## The request:
Gather every line holding the string "that".

## Data to process:
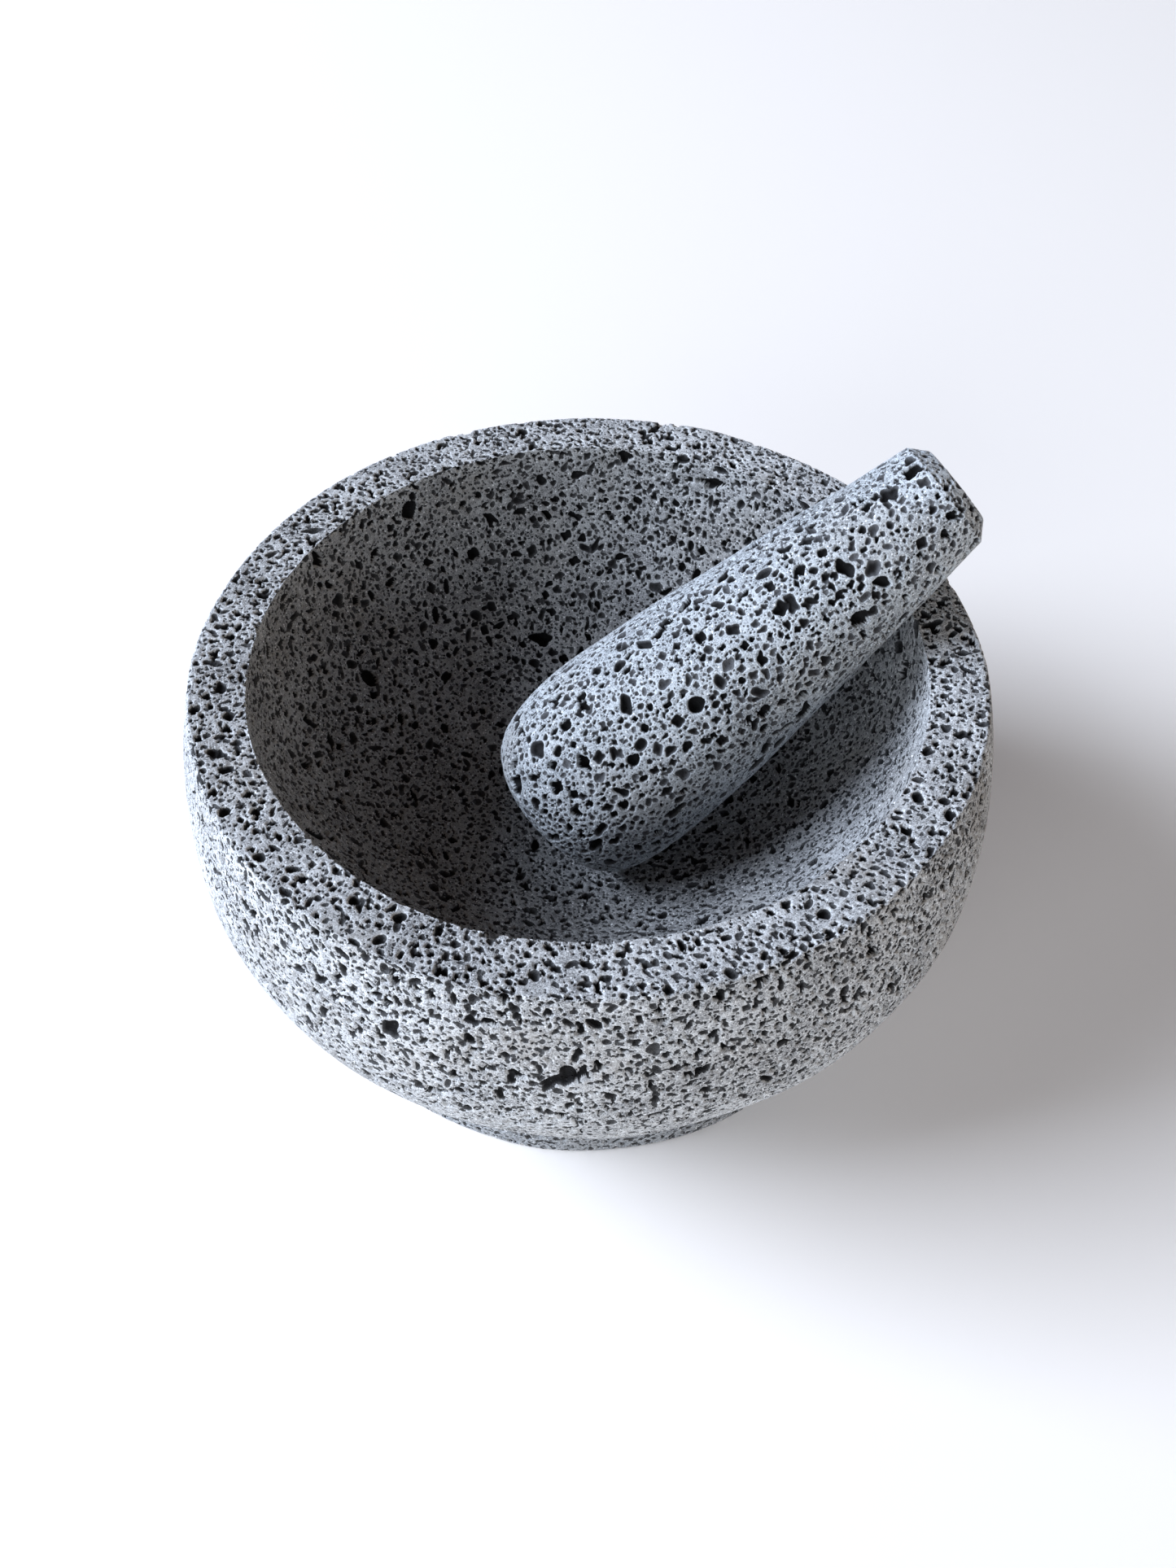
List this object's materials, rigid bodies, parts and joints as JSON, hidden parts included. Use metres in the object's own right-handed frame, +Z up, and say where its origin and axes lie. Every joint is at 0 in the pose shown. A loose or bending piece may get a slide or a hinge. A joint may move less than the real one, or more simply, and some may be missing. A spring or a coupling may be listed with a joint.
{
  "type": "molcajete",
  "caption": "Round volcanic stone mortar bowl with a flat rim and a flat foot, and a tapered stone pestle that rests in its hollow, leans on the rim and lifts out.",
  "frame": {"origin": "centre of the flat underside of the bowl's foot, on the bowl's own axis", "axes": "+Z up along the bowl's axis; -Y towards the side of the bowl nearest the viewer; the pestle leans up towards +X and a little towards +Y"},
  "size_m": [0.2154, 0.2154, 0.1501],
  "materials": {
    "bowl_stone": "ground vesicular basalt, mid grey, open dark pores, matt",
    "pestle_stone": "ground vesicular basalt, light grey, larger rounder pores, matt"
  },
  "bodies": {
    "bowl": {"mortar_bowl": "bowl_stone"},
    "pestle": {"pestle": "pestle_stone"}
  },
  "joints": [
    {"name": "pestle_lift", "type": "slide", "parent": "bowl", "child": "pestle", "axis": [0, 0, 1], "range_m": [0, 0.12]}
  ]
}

==

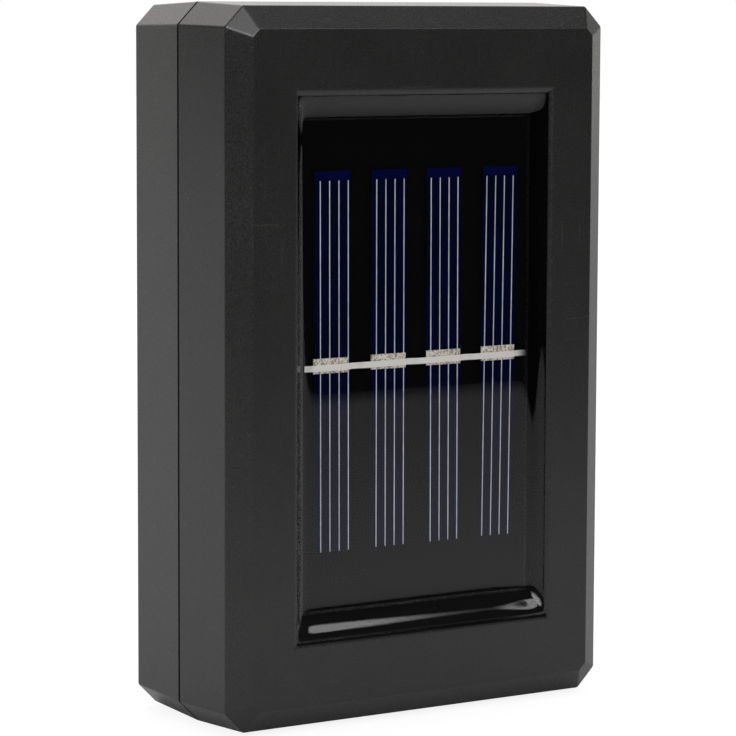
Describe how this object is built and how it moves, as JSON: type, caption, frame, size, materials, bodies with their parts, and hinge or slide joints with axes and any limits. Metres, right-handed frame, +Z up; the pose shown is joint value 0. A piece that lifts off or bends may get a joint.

## Correct answer:
  "caption": "Round volcanic stone mortar bowl with a flat rim and a flat foot, and a tapered stone pestle that rests in its hollow, leans on the rim and lifts out.",
Describe how this object is built and how it moves, as JSON: type, caption, frame, size, materials, bodies with their parts, and hinge or slide joints with axes and any limits. Metres, right-handed frame, +Z up; the pose shown is joint value 0. A piece that lifts off or bends may get a joint.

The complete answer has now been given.